Set exercise:
Only the lines from the one containing "addPart('anvil_strip', anvilStrip(), blackNylon);" down to the one containing "depsgraph = bpy.context.evaluated_depsgraph_get()", inclusive, are to be quoted exactly.

Record set:
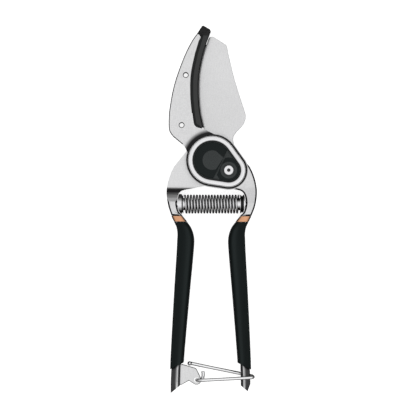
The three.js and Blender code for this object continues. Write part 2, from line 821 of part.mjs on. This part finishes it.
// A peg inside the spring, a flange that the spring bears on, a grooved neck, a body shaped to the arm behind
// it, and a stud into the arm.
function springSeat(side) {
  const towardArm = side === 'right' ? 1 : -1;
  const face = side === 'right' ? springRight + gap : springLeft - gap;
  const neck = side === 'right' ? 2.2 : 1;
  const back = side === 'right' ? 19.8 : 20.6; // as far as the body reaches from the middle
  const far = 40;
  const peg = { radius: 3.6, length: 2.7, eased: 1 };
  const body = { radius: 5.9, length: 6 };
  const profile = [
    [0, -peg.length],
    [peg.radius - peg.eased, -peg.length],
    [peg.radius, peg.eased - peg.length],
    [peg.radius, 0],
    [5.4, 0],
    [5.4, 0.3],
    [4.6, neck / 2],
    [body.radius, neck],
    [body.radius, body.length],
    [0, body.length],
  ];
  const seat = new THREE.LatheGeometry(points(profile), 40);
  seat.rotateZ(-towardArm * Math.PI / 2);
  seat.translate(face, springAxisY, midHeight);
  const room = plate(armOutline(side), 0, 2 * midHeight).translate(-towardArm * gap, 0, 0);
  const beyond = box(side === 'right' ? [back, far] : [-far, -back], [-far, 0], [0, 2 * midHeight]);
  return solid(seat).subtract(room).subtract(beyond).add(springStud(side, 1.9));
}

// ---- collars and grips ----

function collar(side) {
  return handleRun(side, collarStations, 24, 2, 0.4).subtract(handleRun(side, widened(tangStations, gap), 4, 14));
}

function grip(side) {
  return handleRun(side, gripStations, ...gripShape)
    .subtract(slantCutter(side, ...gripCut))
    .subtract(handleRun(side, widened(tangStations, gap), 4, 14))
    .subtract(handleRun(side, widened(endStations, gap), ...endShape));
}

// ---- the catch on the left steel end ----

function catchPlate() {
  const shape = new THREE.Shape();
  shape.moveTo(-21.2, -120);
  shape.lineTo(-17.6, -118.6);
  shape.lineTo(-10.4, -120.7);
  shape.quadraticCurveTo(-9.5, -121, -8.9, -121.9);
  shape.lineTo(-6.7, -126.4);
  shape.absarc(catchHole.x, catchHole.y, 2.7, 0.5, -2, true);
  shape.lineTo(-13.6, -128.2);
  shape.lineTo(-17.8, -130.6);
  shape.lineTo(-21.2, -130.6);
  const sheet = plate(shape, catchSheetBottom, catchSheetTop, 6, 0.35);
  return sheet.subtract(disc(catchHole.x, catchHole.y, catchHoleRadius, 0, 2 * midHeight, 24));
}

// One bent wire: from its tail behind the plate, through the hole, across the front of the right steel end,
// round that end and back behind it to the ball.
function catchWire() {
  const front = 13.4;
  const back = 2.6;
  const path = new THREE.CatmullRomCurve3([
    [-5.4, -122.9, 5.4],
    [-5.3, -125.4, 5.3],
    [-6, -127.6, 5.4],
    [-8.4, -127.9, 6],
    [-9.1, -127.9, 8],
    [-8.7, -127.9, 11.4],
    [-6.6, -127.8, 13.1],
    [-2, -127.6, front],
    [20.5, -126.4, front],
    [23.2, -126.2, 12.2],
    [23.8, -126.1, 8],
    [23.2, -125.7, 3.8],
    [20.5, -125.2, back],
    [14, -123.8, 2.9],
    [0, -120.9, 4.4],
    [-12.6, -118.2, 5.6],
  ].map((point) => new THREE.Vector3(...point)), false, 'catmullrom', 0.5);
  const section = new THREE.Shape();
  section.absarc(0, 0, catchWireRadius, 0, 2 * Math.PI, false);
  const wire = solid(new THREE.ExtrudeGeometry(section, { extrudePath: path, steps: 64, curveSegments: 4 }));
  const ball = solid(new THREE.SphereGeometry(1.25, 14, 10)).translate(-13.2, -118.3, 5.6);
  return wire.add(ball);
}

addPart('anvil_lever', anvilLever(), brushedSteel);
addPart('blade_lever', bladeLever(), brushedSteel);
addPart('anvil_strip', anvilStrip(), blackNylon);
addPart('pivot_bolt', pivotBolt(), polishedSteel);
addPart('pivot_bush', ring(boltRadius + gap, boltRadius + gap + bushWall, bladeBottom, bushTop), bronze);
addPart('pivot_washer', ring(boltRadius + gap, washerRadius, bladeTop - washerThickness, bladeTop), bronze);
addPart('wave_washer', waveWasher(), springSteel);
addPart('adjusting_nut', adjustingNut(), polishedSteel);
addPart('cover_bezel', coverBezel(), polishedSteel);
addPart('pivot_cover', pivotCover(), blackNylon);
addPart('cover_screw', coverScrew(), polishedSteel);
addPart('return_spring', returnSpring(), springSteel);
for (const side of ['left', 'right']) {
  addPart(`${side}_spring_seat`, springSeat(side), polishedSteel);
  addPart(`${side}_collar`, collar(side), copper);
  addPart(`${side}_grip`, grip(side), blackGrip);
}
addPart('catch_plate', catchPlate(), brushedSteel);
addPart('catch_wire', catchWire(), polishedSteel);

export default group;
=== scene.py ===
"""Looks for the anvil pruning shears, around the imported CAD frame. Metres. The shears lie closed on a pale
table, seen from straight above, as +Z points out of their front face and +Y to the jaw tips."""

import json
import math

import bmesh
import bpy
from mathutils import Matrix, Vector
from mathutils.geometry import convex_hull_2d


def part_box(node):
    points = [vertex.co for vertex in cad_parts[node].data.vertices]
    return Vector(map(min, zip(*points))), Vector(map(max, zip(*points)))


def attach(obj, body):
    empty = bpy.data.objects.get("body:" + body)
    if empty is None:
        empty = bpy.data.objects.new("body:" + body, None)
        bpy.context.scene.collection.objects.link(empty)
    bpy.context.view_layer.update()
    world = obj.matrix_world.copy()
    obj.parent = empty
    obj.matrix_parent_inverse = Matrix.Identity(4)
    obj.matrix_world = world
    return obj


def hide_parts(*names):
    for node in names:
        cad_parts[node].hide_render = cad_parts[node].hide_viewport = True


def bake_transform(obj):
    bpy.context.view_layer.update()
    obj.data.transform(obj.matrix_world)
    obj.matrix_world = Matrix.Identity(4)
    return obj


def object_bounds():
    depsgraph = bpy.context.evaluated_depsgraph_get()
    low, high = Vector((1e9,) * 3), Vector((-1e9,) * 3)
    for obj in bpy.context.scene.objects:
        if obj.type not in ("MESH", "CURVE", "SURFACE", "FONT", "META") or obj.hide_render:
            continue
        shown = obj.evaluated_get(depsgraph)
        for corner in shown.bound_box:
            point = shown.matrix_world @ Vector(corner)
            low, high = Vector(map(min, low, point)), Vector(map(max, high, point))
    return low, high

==

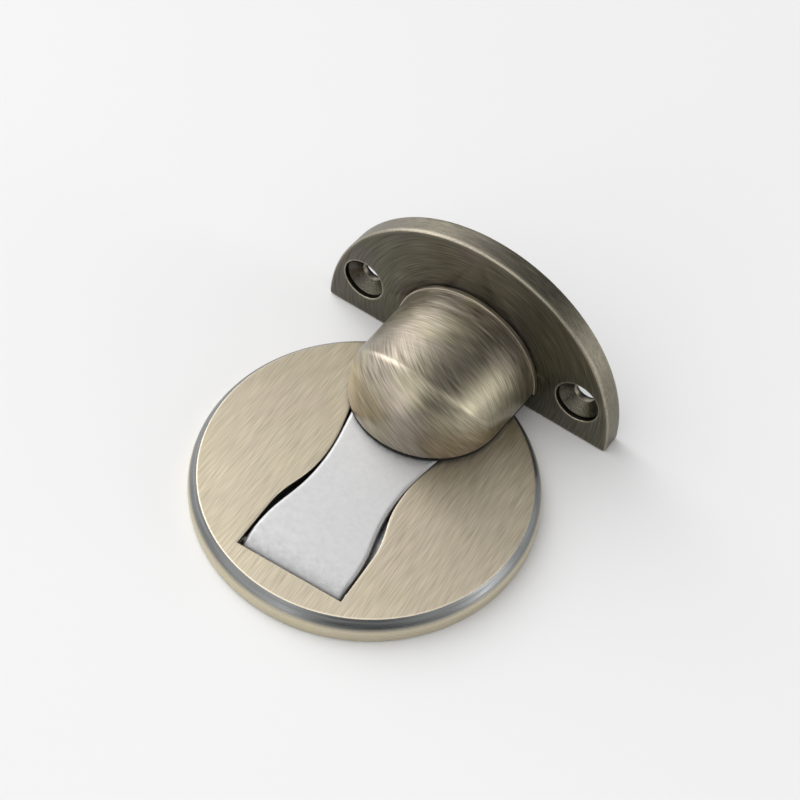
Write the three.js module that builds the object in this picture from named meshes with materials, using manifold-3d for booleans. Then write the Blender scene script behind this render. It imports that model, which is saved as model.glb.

Complete output:
addPart('anvil_strip', anvilStrip(), blackNylon);
addPart('pivot_bolt', pivotBolt(), polishedSteel);
addPart('pivot_bush', ring(boltRadius + gap, boltRadius + gap + bushWall, bladeBottom, bushTop), bronze);
addPart('pivot_washer', ring(boltRadius + gap, washerRadius, bladeTop - washerThickness, bladeTop), bronze);
addPart('wave_washer', waveWasher(), springSteel);
addPart('adjusting_nut', adjustingNut(), polishedSteel);
addPart('cover_bezel', coverBezel(), polishedSteel);
addPart('pivot_cover', pivotCover(), blackNylon);
addPart('cover_screw', coverScrew(), polishedSteel);
addPart('return_spring', returnSpring(), springSteel);
for (const side of ['left', 'right']) {
  addPart(`${side}_spring_seat`, springSeat(side), polishedSteel);
  addPart(`${side}_collar`, collar(side), copper);
  addPart(`${side}_grip`, grip(side), blackGrip);
}
addPart('catch_plate', catchPlate(), brushedSteel);
addPart('catch_wire', catchWire(), polishedSteel);

export default group;
=== scene.py ===
"""Looks for the anvil pruning shears, around the imported CAD frame. Metres. The shears lie closed on a pale
table, seen from straight above, as +Z points out of their front face and +Y to the jaw tips."""

import json
import math

import bmesh
import bpy
from mathutils import Matrix, Vector
from mathutils.geometry import convex_hull_2d


def part_box(node):
    points = [vertex.co for vertex in cad_parts[node].data.vertices]
    return Vector(map(min, zip(*points))), Vector(map(max, zip(*points)))


def attach(obj, body):
    empty = bpy.data.objects.get("body:" + body)
    if empty is None:
        empty = bpy.data.objects.new("body:" + body, None)
        bpy.context.scene.collection.objects.link(empty)
    bpy.context.view_layer.update()
    world = obj.matrix_world.copy()
    obj.parent = empty
    obj.matrix_parent_inverse = Matrix.Identity(4)
    obj.matrix_world = world
    return obj


def hide_parts(*names):
    for node in names:
        cad_parts[node].hide_render = cad_parts[node].hide_viewport = True


def bake_transform(obj):
    bpy.context.view_layer.update()
    obj.data.transform(obj.matrix_world)
    obj.matrix_world = Matrix.Identity(4)
    return obj


def object_bounds():
    depsgraph = bpy.context.evaluated_depsgraph_get()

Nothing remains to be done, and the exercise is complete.